**Task description**
Extract each line of the data and write it out again exactly.

**Data**
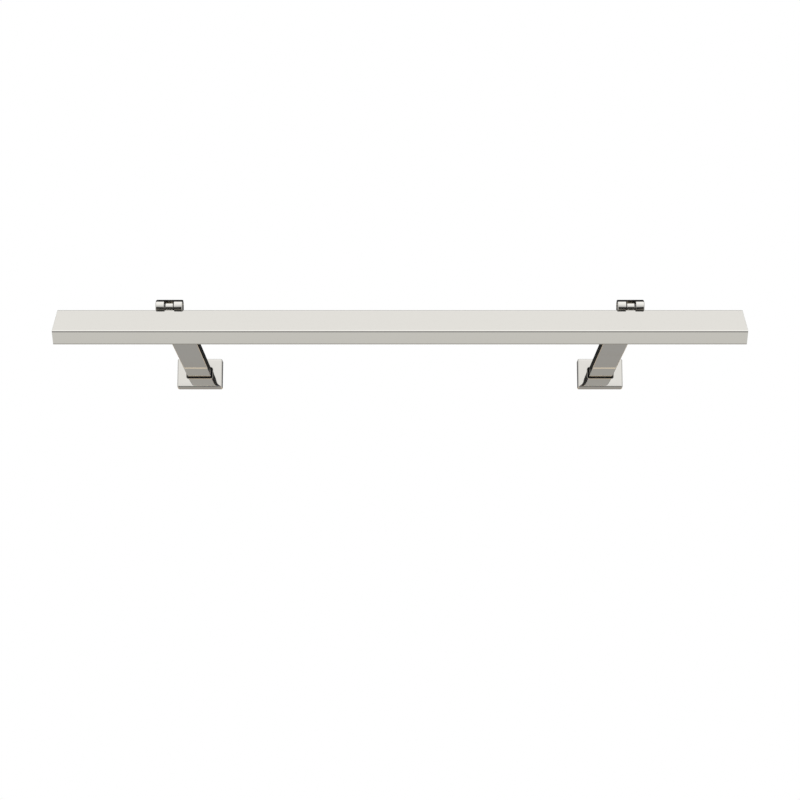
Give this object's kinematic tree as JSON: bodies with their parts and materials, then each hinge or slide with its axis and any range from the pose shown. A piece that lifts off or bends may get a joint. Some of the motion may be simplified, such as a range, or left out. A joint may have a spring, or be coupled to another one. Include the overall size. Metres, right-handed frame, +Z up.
{
  "type": "picture light",
  "caption": "Slim linear wall light with a rectangular polished head that tilts on slotted knuckles at the ends of straight flat arms, each arm standing on a small rectangular wall plate.",
  "frame": {"origin": "on the wall plane, at the centre of the four wall-screw holes, midway between the arms", "axes": "+Z up, +Y into the wall, +X to the right as seen from the room, along the head"},
  "size_m": [0.61, 0.3166, 0.0544],
  "materials": {
    "polished_nickel": "mirror-polished warm nickel plate on brass",
    "nickel_screws": "polished nickel-plated steel",
    "zinc_steel": "bright zinc-plated steel",
    "black_steel": "black-oxide steel",
    "spring_steel": "plain spring steel",
    "black_acetal": "moulded black acetal",
    "bare_aluminium": "mill-finish extruded aluminium",
    "white_tape": "matt white thermal tape",
    "white_board": "white solder mask on an aluminium core",
    "led_phosphor": "yellow phosphor in a white frame",
    "opal_diffuser": "satin opal acrylic",
    "white_nylon": "white nylon",
    "grey_nylon": "grey nylon",
    "black_rubber": "black rubber",
    "lead_sleeve": "matt clear-grey silicone sleeve"
  },
  "bodies": {
    "wall_mount": {"clevis_left": "polished_nickel", "clevis_right": "polished_nickel", "arm_tube_left": "polished_nickel", "arm_tube_right": "polished_nickel", "arm_root_left": "black_steel", "arm_root_right": "black_steel", "cover_plate_left": "polished_nickel", "cover_plate_right": "polished_nickel", "pivot_screws": "nickel_screws", "wall_bracket_left": "zinc_steel", "wall_bracket_right": "zinc_steel", "root_screws": "black_steel", "cover_grub_screws": "black_steel", "spring_washers": "spring_steel", "supply_connector": "grey_nylon", "inlet_grommet": "black_rubber", "arm_lead": "lead_sleeve"},
    "head": {"head_housing": "polished_nickel", "end_cap_left": "polished_nickel", "end_cap_right": "polished_nickel", "end_cap_screws": "nickel_screws", "pivot_lug_left": "polished_nickel", "pivot_lug_right": "polished_nickel", "lug_bushes": "black_acetal", "lug_screws": "black_steel", "heat_spreader": "bare_aluminium", "thermal_tape": "white_tape", "led_board": "white_board", "led_chips": "led_phosphor", "board_screws": "zinc_steel", "board_connector": "white_nylon", "diffuser": "opal_diffuser", "head_lead": "lead_sleeve"}
  },
  "joints": [
    {"name": "head_tilt", "type": "hinge", "parent": "wall_mount", "child": "head", "pos_m": [0, -0.285, 0], "axis": [1, 0, 0], "range_deg": [-45, 45]}
  ]
}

**Solution for this task**
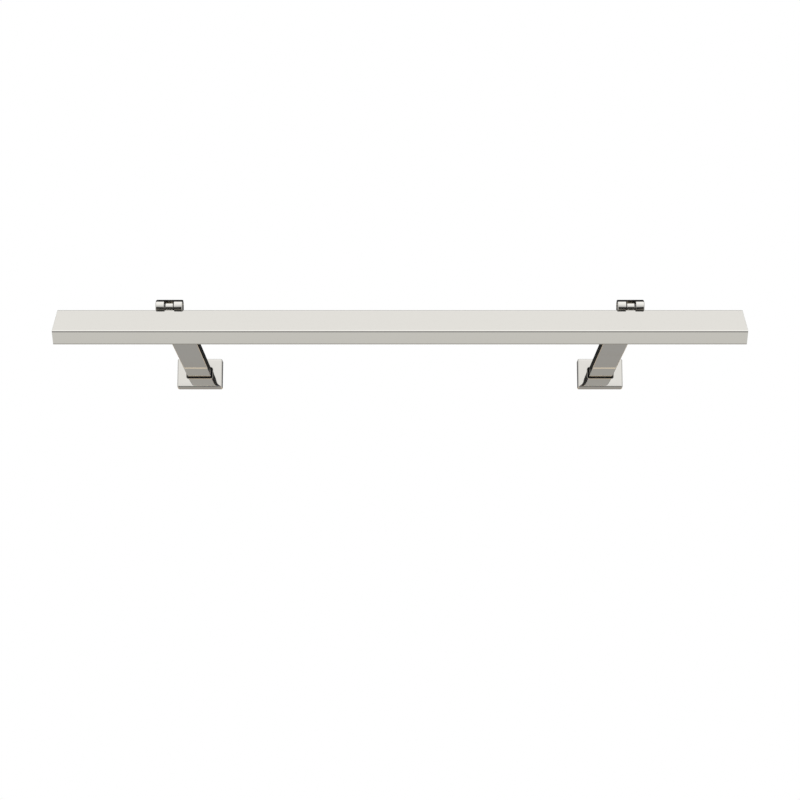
Give this object's kinematic tree as JSON: bodies with their parts and materials, then each hinge or slide with its axis and any range from the pose shown. A piece that lifts off or bends may get a joint. Some of the motion may be simplified, such as a range, or left out. A joint may have a spring, or be coupled to another one. Include the overall size. Metres, right-handed frame, +Z up.
{
  "type": "picture light",
  "caption": "Slim linear wall light with a rectangular polished head that tilts on slotted knuckles at the ends of straight flat arms, each arm standing on a small rectangular wall plate.",
  "frame": {"origin": "on the wall plane, at the centre of the four wall-screw holes, midway between the arms", "axes": "+Z up, +Y into the wall, +X to the right as seen from the room, along the head"},
  "size_m": [0.61, 0.3166, 0.0544],
  "materials": {
    "polished_nickel": "mirror-polished warm nickel plate on brass",
    "nickel_screws": "polished nickel-plated steel",
    "zinc_steel": "bright zinc-plated steel",
    "black_steel": "black-oxide steel",
    "spring_steel": "plain spring steel",
    "black_acetal": "moulded black acetal",
    "bare_aluminium": "mill-finish extruded aluminium",
    "white_tape": "matt white thermal tape",
    "white_board": "white solder mask on an aluminium core",
    "led_phosphor": "yellow phosphor in a white frame",
    "opal_diffuser": "satin opal acrylic",
    "white_nylon": "white nylon",
    "grey_nylon": "grey nylon",
    "black_rubber": "black rubber",
    "lead_sleeve": "matt clear-grey silicone sleeve"
  },
  "bodies": {
    "wall_mount": {"clevis_left": "polished_nickel", "clevis_right": "polished_nickel", "arm_tube_left": "polished_nickel", "arm_tube_right": "polished_nickel", "arm_root_left": "black_steel", "arm_root_right": "black_steel", "cover_plate_left": "polished_nickel", "cover_plate_right": "polished_nickel", "pivot_screws": "nickel_screws", "wall_bracket_left": "zinc_steel", "wall_bracket_right": "zinc_steel", "root_screws": "black_steel", "cover_grub_screws": "black_steel", "spring_washers": "spring_steel", "supply_connector": "grey_nylon", "inlet_grommet": "black_rubber", "arm_lead": "lead_sleeve"},
    "head": {"head_housing": "polished_nickel", "end_cap_left": "polished_nickel", "end_cap_right": "polished_nickel", "end_cap_screws": "nickel_screws", "pivot_lug_left": "polished_nickel", "pivot_lug_right": "polished_nickel", "lug_bushes": "black_acetal", "lug_screws": "black_steel", "heat_spreader": "bare_aluminium", "thermal_tape": "white_tape", "led_board": "white_board", "led_chips": "led_phosphor", "board_screws": "zinc_steel", "board_connector": "white_nylon", "diffuser": "opal_diffuser", "head_lead": "lead_sleeve"}
  },
  "joints": [
    {"name": "head_tilt", "type": "hinge", "parent": "wall_mount", "child": "head", "pos_m": [0, -0.285, 0], "axis": [1, 0, 0], "range_deg": [-45, 45]}
  ]
}